The request → Give again only the lines beginning with the one that contains "Write the OpenSCAD" and ending with the one that contains "lid_corner_inset = 0.4; // [0.1:0.05:0.8]"; include both of those lines.

Task input →
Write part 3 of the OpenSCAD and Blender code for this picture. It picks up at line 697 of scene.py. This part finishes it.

---

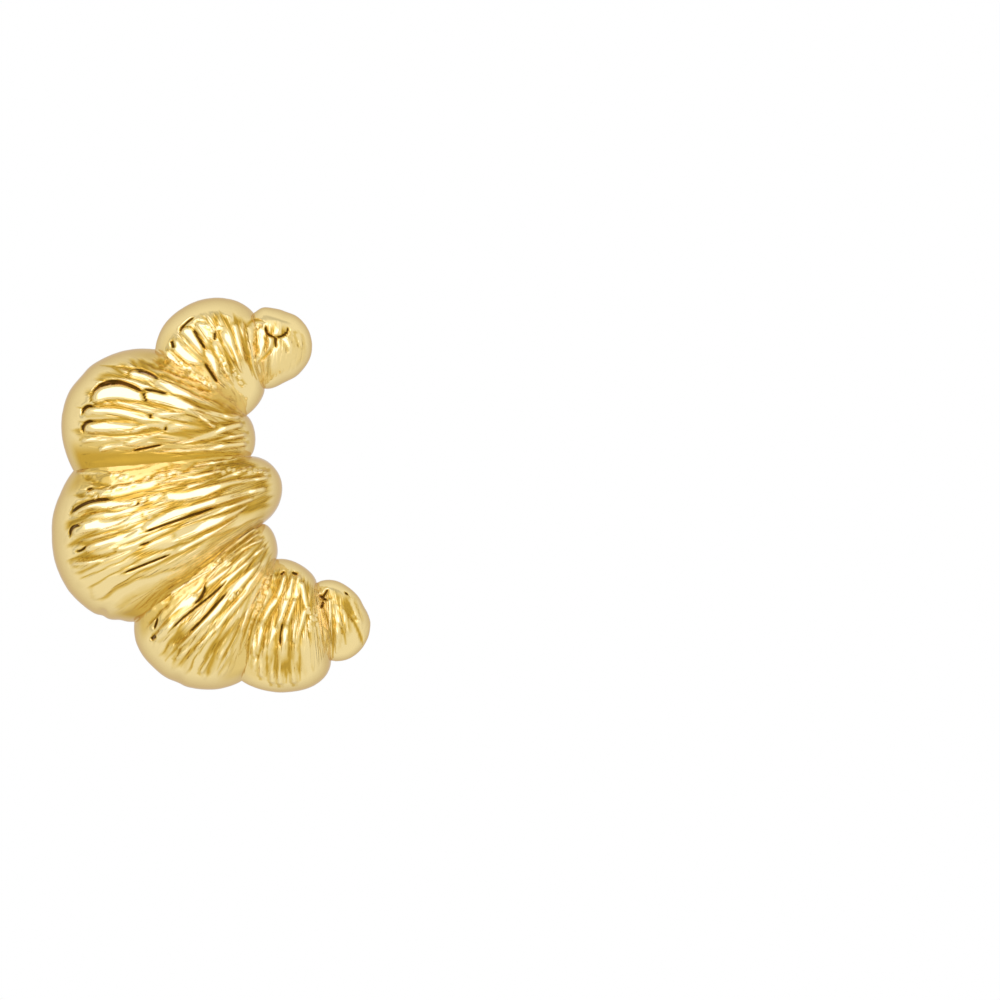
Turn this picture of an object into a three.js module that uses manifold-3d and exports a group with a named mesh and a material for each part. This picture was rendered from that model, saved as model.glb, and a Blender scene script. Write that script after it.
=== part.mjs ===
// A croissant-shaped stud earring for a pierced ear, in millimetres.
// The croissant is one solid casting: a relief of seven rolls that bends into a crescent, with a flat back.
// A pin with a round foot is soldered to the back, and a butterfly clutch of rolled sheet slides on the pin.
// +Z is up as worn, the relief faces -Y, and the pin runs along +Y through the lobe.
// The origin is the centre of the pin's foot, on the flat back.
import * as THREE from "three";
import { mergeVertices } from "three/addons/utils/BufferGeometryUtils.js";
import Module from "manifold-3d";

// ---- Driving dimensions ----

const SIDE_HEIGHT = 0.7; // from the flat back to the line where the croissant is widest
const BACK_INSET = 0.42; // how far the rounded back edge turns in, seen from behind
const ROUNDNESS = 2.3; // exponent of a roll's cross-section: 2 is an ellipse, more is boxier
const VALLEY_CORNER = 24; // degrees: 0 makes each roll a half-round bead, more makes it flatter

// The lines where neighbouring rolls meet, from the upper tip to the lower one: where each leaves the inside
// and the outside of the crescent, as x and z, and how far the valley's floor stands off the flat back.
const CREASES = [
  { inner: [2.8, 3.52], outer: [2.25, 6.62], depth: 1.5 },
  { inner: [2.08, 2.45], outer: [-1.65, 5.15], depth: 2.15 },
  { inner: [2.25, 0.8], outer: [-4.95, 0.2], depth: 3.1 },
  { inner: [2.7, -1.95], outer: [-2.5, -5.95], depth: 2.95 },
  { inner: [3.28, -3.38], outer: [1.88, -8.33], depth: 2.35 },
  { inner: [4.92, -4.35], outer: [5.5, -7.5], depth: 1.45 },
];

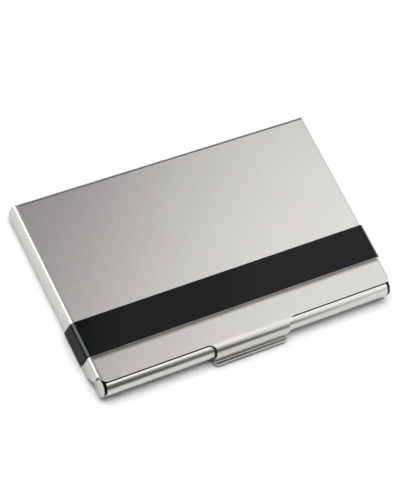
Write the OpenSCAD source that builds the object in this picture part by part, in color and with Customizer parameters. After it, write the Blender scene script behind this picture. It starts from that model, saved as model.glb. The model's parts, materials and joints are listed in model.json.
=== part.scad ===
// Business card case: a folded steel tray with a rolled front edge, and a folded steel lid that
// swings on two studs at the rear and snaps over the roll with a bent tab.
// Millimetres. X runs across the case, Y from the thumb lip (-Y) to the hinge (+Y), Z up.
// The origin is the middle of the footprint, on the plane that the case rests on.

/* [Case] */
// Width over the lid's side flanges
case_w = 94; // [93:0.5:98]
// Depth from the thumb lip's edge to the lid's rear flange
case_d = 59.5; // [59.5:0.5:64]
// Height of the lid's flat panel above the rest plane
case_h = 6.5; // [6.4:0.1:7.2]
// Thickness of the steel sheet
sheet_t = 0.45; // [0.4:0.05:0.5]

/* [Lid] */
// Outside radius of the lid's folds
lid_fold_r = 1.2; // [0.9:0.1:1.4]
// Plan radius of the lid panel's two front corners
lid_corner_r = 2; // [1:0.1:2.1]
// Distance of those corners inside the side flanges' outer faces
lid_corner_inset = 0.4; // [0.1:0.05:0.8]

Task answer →
Write the OpenSCAD source that builds the object in this picture part by part, in color and with Customizer parameters. After it, write the Blender scene script behind this picture. It starts from that model, saved as model.glb. The model's parts, materials and joints are listed in model.json.
=== part.scad ===
// Business card case: a folded steel tray with a rolled front edge, and a folded steel lid that
// swings on two studs at the rear and snaps over the roll with a bent tab.
// Millimetres. X runs across the case, Y from the thumb lip (-Y) to the hinge (+Y), Z up.
// The origin is the middle of the footprint, on the plane that the case rests on.

/* [Case] */
// Width over the lid's side flanges
case_w = 94; // [93:0.5:98]
// Depth from the thumb lip's edge to the lid's rear flange
case_d = 59.5; // [59.5:0.5:64]
// Height of the lid's flat panel above the rest plane
case_h = 6.5; // [6.4:0.1:7.2]
// Thickness of the steel sheet
sheet_t = 0.45; // [0.4:0.05:0.5]

/* [Lid] */
// Outside radius of the lid's folds
lid_fold_r = 1.2; // [0.9:0.1:1.4]
// Plan radius of the lid panel's two front corners
lid_corner_r = 2; // [1:0.1:2.1]
// Distance of those corners inside the side flanges' outer faces
lid_corner_inset = 0.4; // [0.1:0.05:0.8]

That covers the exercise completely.